How To Romanian Deadlift
What Is A Romanian Deadlift
The Romanian Deadlift, often referred to as an RDL, is a popular deadlift variation which targets the lower body muscles, particularly the glutes, hamstrings, and erector spinae.
The RDL begins in the standing position and focuses on the eccentric (muscles lengthening) portion of the lift before the concentric (muscles shortening) portion. While other deadlifts like the sumo deadlift and conventional deadlift involve assistance from the quads and adductors, this is limited in the RDL which is why less weight can be lifted. This variation should be performed with greater control when moving the weight.
The barbell also does not rest on the floor between reps during a Romanian deadlift, which adds a further challenge to this variation. However, a stiff leg deadlift uses the same movement pattern, but the barbell does rest on the floor. It also starts on the floor, not standing.
Commonly Asked Questions On Romanian Deadlifts
Romanian deadlifts work almost every muscle group in the body but particularly targets the hamstrings and glutes through the hip extension movement. It also works the core, back muscles, and grip and forearm strength.
RDLs are not inherently bad for your back and will actually help to strengthen the muscles that support your back as well as enhance hip mobility.
As with any exercise, if you are making mistakes and not prioritising good form, your chances of injury will increase. To protect your back when performing RDLs, choose a manageable weight and ensure a neutral spine throughout the lift.
Compound exercises are exercises which use multiple joints at the same time. Including compound exercises in your workouts is an effective way to train.
While the RDL isolates the hamstrings to a greater extent than a conventional deadlift, it does still involve the activation of multiple joints and muscles, including the knees, hips and posterior chain group, which means it qualifies as a compound exercise.
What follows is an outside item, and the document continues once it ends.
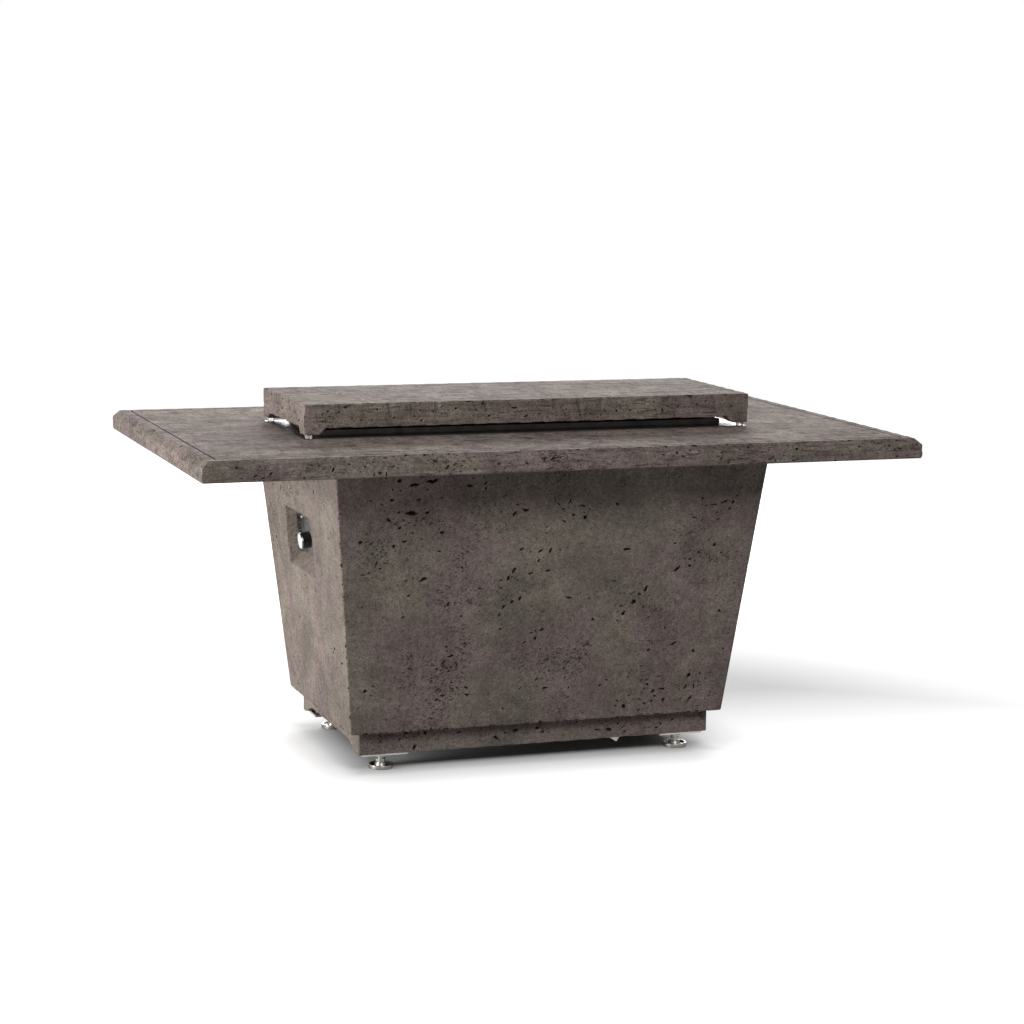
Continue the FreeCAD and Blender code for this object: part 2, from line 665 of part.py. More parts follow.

RDLs are not necessarily harder than deadlifts, however you’ll be unable to lift as much weight as you would with a conventional or sumo deadlift as there is less assistance from the quads and adductors.
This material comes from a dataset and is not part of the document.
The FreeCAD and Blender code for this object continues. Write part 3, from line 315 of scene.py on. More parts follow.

This variation is actually a great place to start if you’re new to deadlifting as it breaks down the movement of a conventional deadlift, aiding gym goers to learn the hip hinge and intended bar path.
It’s important to note that the Romanian deadlift challenges the muscles in different ways to other variations. Incorporating a mixture of deadlift variations is important for a well-rounded training programme!
Romanian Deadlift Tips
The Romanian deadlift heavily revolves around the hip hinge movement, with the back remaining straight. It’s important to master hip hinging before attempting to RDL as if done incorrectly under heavy load, this can lead to injury of the lumbar spine.
You can practise the hip hinge by facing away from a wall and pushing your hips back until you touch the wall. If you don’t feel much of a stretch in the hamstrings, take a step forward and try again!
Another important aspect of RDLs is ensuring upper body tension throughout the movement. It can be tempting to lower the bar as low as possible when performing the RDL, however this is not necessary. Instead, ensure a neutral spine as you hip hinge, and only lower the barbell until your hips cannot go back any further. This will keep the tension on the hamstrings and glutes and will minimise injury risks.
How To Do A Romanian Deadlift
Approach the barbell with a hip width stance as if standing ready to take a jump straight up in the air. To ensure that your feet are in the correct position, consider where your shoelaces are tied and stand with them directly under the bar.
Once you’ve found your stance, push your hips back and bend your knees to grip the bar just outside of hip width, next to your shins. We would advise using a pronated grip so that your palms are facing downward to avoid muscular imbalances.
Some people prefer to use a mixed grip, where one hand faces up and one faces down. This grip type may allow you to lift more weight and avoid grip fatigue, however it’s important to swap the grip of each hand over to avoid imbalances.
Keep your feet planted and your grip on the barbell strong before bringing your hips down to sit back into the deadlift and pinning your shoulder blades back. Deadlift the dumbbell up to your starting position by driving through your legs, as if pushing the ground away from you.
Now that you are standing straight with the barbell, you’re ready to start your first rep! Pull your shoulder blades back and begin the rep by pushing your hips back as far as they will go (this is often until the barbell is between the knee and the middle of the shin).
Try to keep your shoulders pinned back to prevent your arms falling forward and the barbell falling out of your hips’ range of motion. Keep a neutral neck to protect your spine – try not to look in a mirror, whether it be straight ahead or to the side!
Once you cannot push your hips back any further, push your hips forward to stand back up straight. Squeeze your glutes and hamstrings slightly at the top of the movement but try not to overextend as this can place lots of pressure on the lumbar spine!
Once you’ve completed all your reps, you’ll need to place the barbell back on the floor. Maintaining a neutral spine with the shoulder blades pinned back, push your hips back and hinge until the barbell passes your knees. From this position, bend the knees so that the barbell is back on the floor again.
If you’re not sure if any of the above exercises are suitable for you, please consult your doctor before you start it. Need guidance on how to perform the exercise? Ask a personal trainer at your gym.